Yes, see earlier. Note it should be expanded to include other nameless "elf smiths" along with their leader, Celebrimbor (who was Feanor's grandson, by the way -- the guy who made the Silmarils). They forged a lot of practice runs (minor nameless rings), and then the 16 rings (that were eventually given to Men and Dwarves), and then Celebrimbor forged the Three alone in secret (so Sauron never touched them), and then Sauron forged the One alone and in secret.
5 - Is Isuldur on the right time line, I mean actually alive at that times? Or they just added him to have one more familiar name on the story?
Well, Elendil and son Isildur (and the younger son Anarion -- I can't tell whether they changed him into the sister Erien, or whether he will show up later) were born a lot later. The timeline is all wrong. Here are some dates for you (SA = Second Age)
- 1500 SA = Forging of Rings begins
- 1600 SA = Sauron makes the One ring
- 3119 SA = Elendil is born
- 3209 SA = Isildur is born
- 3319 SA = Numenor vanishes beneath the seas, only a few ships (w/ Elendil's clan) escape
- 3441 SA = Sauron is beaten and the One ring cut from him.
Note (1) Elendil and Isildur do live pretty darn long, as they are closer in the tree to Elros, the seed of their line, but (2) the rings have been around a LOOOONNG time before they enter the story.
6 - Did orcs really were like vampires on the original story?
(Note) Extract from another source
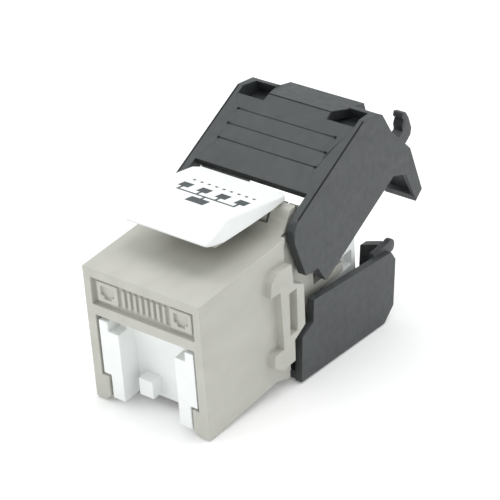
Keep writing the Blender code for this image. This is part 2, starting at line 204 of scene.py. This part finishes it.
def soften(made, width, segments=3):
    """Rounds every edge sharper than 30 degrees, as a moulded edge is."""
    step = made.modifiers.new("rounding", "BEVEL")
    step.width = width * MM
    step.segments = segments
    step.limit_method = "ANGLE"
    step.angle_limit = math.radians(30)
    step.use_clamp_overlap = False
    step.miter_outer = "MITER_ARC"
    flat = made.modifiers.new("flat_faces", "WEIGHTED_NORMAL")
    flat.mode = "FACE_AREA"
    flat.weight = 100
    made.data.shade_smooth()
    return made


def dress(made, node, material):
    """Puts the material on a piece, and has it stand for its node."""
    made.data.materials.clear()
    made.data.materials.append(material)
    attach(made, BODY_OF[node])
    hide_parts(node)
    return made


# ---------------------------------------------------------------- materials

class Recipe:
    """A node-based material, with its texture space in the piece's own metres."""

    def __init__(self, name):
        self.material = bpy.data.materials.new(name)
        self.material.use_nodes = True
        self.nodes = self.material.node_tree.nodes
        self.links = self.material.node_tree.links
        self.shader = self.nodes["Principled BSDF"]
        self.space = self.nodes.new("ShaderNodeTexCoord").outputs["Object"]

    def stretched(self, scale):
        mapping = self.nodes.new("ShaderNodeMapping")
        mapping.inputs["Scale"].default_value = scale
        self.links.new(self.space, mapping.inputs["Vector"])
        return mapping.outputs["Vector"]

    def noise(self, grain_mm, detail=2.0, space=None):
        """Noise whose lumps are about grain_mm across."""
        made = self.nodes.new("ShaderNodeTexNoise")
        made.inputs["Scale"].default_value = 1 / (grain_mm * MM)
        made.inputs["Detail"].default_value = detail
        self.links.new(space or self.space, made.inputs["Vector"])
        return made.outputs["Fac"]

    def ramp(self, value, low, high, start=0.3, end=0.7):
        """Turns a value into a colour between two."""
        made = self.nodes.new("ShaderNodeValToRGB")
        made.color_ramp.elements[0].position = start
        made.color_ramp.elements[0].color = (*low, 1)
        made.color_ramp.elements[1].position = end
        made.color_ramp.elements[1].color = (*high, 1)
        self.links.new(value, made.inputs["Fac"])
        return made.outputs["Color"]

    def spread(self, value, low, high, start=0.3, end=0.7):
        """Turns a value into a number between two."""
        made = self.nodes.new("ShaderNodeMapRange")
        made.inputs["From Min"].default_value = start
        made.inputs["From Max"].default_value = end
        made.inputs["To Min"].default_value = low
        made.inputs["To Max"].default_value = high
        self.links.new(value, made.inputs["Value"])
        return made.outputs["Result"]

    def bump(self, height, strength, depth_mm, under=None):
        made = self.nodes.new("ShaderNodeBump")
        made.inputs["Strength"].default_value = strength
        made.inputs["Distance"].default_value = depth_mm * MM
        self.links.new(height, made.inputs["Height"])
        if under:
            self.links.new(under, made.inputs["Normal"])
        return made.outputs["Normal"]

    def feed(self, socket, value):
        self.links.new(value, self.shader.inputs[socket])


def shade(colour, by):
    return tuple(min(1.0, channel * by) for channel in colour)


def moulded(name, colour, roughness, grain, swing=0.05):
    """Injection-moulded plastic: spark-eroded grain, slow flow marks and a little colour variation."""
    made = Recipe(name)
    flow = made.noise(2.6, 3.0, made.stretched((1.0, 0.45, 1.0)))
    made.feed("Base Color", made.ramp(flow, shade(colour, 1 - swing), shade(colour, 1 + swing)))
    smear = made.noise(0.9, 4.0)
    made.feed("Roughness", made.spread(smear, roughness - 0.06, roughness + 0.07))
    waves = made.bump(made.noise(3.5, 1.0), 0.25, 0.02)
    made.feed("Normal", made.bump(made.noise(0.11, 2.0), grain, 0.012, waves))
    return made.material


def metal(name, colour, roughness):
    """Plated or drawn metal: fine lines along the strip, and small changes of shine."""
    made = Recipe(name)
    lines = made.noise(0.08, 3.0, made.stretched((1.0, 0.08, 0.3)))
    made.feed("Base Color", made.ramp(made.noise(0.8, 2.0), shade(colour, 0.9), shade(colour, 1.05)))
    made.feed("Roughness", made.spread(lines, roughness - 0.08, roughness + 0.12))
    made.feed("Normal", made.bump(lines, 0.2, 0.004))
    made.shader.inputs["Metallic"].default_value = 1.0
    return made.material


def solder_mask(name, colour):
    """A circuit board: copper tracks show as lighter raised bands under the green lacquer."""
    made = Recipe(name)
    bands = made.nodes.new("ShaderNodeTexWave")
    bands.inputs["Scale"].default_value = 230
    bands.inputs["Distortion"].default_value = 2.5
    bands.inputs["Detail"].default_value = 0
    made.links.new(made.space, bands.inputs["Vector"])
    made.feed("Base Color", made.ramp(bands.outputs["Fac"], colour, shade(colour, 1.7), 0.55, 0.62))
    made.feed("Roughness", made.spread(made.noise(0.5), 0.28, 0.4))
    made.feed("Normal", made.bump(bands.outputs["Fac"], 0.3, 0.02))
    return made.material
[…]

My understanding is that the orcs were created in a time when the sun did not exist and they lived in darkness, were born under darkness. When the sun finally appeared, they hated it -- it blinded them and the heat felt like it burned. However, this is more a psychological thing. I am not aware of them actually being hurt by the sun, it was just completely counter to their creation environment and the environment they were acclimatized to. I think in LotR they didn't really much like the sun and tried to stay out of it when possible, although I think the Uruk-Hai weren't ever really bothered by it (they were bred in Isengard in a world where the sun already existed) which is why they were a big deal.